The request →
Reproduce exactly the lines from the one containing "attach(made, body)" through the one containing "# ---- screws", both included, and nothing else.

++++++++++++++++++++

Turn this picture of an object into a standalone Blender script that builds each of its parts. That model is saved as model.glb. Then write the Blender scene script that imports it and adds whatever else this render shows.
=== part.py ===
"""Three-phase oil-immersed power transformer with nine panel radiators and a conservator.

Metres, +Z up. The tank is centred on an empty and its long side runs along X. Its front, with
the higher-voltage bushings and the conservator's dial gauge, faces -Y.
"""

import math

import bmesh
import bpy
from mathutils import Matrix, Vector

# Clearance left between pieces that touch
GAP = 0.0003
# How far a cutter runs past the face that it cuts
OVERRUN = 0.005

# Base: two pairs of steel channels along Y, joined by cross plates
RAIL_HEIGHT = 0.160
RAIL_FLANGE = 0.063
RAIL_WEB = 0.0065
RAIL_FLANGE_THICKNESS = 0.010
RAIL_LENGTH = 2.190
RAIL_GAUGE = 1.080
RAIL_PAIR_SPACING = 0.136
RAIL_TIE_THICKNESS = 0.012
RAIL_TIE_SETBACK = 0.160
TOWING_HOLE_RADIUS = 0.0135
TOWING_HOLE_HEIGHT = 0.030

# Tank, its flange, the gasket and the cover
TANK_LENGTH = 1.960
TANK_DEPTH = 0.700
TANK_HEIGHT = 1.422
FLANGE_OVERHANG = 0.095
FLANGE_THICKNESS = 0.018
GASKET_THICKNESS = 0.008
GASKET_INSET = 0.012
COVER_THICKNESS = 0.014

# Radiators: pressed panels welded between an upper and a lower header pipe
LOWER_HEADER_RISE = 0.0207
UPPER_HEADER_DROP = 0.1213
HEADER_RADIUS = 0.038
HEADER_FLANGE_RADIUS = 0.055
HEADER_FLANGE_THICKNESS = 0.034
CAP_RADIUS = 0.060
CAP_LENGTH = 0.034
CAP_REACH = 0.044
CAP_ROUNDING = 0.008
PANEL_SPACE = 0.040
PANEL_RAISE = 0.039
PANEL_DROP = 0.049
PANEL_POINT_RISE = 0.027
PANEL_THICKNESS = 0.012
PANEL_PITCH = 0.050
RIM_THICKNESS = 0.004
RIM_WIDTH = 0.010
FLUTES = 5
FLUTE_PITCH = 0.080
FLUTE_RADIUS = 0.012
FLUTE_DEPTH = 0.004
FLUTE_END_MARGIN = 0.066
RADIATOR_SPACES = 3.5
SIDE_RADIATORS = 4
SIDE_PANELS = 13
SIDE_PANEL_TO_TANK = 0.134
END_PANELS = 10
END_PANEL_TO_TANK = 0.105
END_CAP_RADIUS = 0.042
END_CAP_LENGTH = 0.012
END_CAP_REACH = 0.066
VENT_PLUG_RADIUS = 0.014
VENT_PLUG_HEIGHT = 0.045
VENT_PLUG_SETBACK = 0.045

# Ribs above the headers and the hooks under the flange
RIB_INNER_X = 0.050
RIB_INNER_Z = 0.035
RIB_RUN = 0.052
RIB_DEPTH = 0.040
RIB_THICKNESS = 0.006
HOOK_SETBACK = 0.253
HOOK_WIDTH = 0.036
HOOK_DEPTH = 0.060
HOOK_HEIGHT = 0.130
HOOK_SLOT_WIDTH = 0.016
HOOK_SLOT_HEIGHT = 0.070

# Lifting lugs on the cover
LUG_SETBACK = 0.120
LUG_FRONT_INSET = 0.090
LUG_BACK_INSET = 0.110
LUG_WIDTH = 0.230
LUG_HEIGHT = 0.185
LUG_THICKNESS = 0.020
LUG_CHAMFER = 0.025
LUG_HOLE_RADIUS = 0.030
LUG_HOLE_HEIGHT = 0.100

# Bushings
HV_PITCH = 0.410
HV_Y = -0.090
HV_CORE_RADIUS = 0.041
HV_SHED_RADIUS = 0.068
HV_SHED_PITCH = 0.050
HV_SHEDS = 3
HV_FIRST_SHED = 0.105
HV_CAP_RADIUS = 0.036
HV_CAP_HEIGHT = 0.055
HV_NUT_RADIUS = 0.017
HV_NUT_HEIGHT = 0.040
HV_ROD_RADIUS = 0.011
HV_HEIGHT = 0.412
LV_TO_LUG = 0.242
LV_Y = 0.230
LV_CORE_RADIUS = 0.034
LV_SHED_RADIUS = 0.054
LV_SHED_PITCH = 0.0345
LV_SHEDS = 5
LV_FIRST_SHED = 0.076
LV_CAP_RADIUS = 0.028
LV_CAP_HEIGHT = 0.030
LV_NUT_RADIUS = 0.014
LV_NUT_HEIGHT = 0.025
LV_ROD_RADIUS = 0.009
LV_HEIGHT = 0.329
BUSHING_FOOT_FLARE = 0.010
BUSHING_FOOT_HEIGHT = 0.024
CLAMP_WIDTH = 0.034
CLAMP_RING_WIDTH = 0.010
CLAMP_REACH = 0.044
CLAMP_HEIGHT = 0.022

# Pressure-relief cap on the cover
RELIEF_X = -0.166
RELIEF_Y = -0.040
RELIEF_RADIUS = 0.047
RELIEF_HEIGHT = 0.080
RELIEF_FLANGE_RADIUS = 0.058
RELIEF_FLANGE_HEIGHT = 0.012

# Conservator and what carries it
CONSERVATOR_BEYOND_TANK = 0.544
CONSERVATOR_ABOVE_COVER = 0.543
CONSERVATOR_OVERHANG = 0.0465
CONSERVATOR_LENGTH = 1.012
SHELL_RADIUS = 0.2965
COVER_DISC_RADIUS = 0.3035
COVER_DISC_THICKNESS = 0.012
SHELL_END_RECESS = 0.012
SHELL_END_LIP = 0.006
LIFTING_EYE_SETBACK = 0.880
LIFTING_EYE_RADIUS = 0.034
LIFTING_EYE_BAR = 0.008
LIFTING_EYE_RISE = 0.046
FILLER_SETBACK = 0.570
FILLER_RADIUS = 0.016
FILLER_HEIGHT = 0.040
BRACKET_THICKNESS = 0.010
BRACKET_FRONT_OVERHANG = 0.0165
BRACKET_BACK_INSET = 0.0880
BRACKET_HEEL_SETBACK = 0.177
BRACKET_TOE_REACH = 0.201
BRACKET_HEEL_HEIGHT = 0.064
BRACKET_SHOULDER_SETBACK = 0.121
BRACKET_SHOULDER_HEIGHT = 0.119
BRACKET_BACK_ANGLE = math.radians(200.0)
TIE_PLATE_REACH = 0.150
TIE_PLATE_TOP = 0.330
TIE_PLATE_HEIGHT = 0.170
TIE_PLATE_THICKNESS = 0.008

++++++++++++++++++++

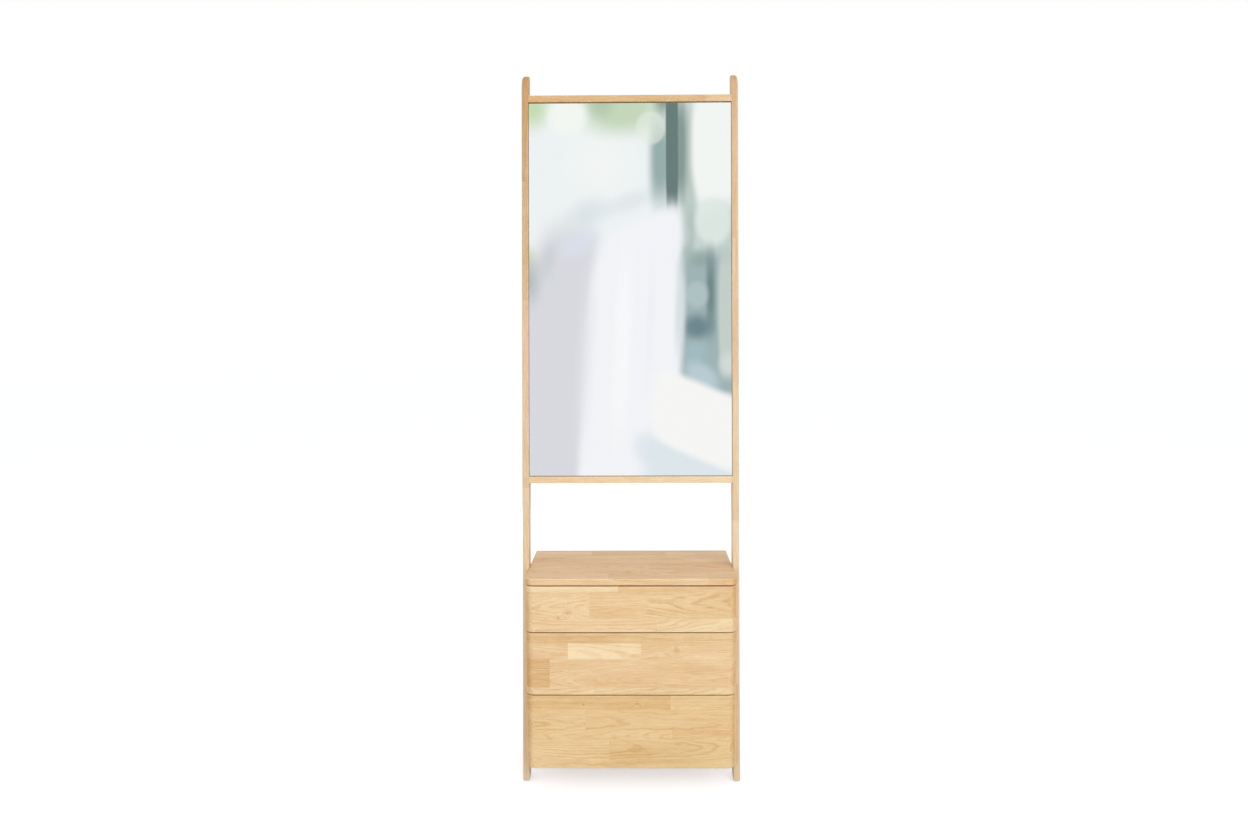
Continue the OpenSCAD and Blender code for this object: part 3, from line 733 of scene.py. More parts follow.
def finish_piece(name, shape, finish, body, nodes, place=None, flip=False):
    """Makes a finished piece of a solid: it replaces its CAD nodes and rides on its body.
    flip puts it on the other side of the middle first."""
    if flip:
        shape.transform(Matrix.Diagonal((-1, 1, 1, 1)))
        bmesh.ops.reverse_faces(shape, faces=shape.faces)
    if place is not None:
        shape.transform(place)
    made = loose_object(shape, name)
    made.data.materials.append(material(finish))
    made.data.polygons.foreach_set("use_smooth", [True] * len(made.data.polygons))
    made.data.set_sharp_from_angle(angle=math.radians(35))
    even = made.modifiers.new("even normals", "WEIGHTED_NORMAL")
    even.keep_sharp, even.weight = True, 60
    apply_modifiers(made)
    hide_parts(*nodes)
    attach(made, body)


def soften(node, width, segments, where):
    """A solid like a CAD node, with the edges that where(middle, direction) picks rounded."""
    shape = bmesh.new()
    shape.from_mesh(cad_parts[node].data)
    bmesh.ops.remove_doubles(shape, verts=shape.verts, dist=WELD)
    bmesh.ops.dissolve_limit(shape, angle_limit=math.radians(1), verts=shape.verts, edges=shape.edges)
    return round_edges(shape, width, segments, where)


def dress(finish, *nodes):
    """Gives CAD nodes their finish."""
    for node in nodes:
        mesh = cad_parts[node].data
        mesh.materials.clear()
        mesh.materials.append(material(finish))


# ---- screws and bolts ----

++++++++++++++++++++

Full response →
    attach(made, body)


def soften(node, width, segments, where):
    """A solid like a CAD node, with the edges that where(middle, direction) picks rounded."""
    shape = bmesh.new()
    shape.from_mesh(cad_parts[node].data)
    bmesh.ops.remove_doubles(shape, verts=shape.verts, dist=WELD)
    bmesh.ops.dissolve_limit(shape, angle_limit=math.radians(1), verts=shape.verts, edges=shape.edges)
    return round_edges(shape, width, segments, where)


def dress(finish, *nodes):
    """Gives CAD nodes their finish."""
    for node in nodes:
        mesh = cad_parts[node].data
        mesh.materials.clear()
        mesh.materials.append(material(finish))


# ---- screws and bolts ----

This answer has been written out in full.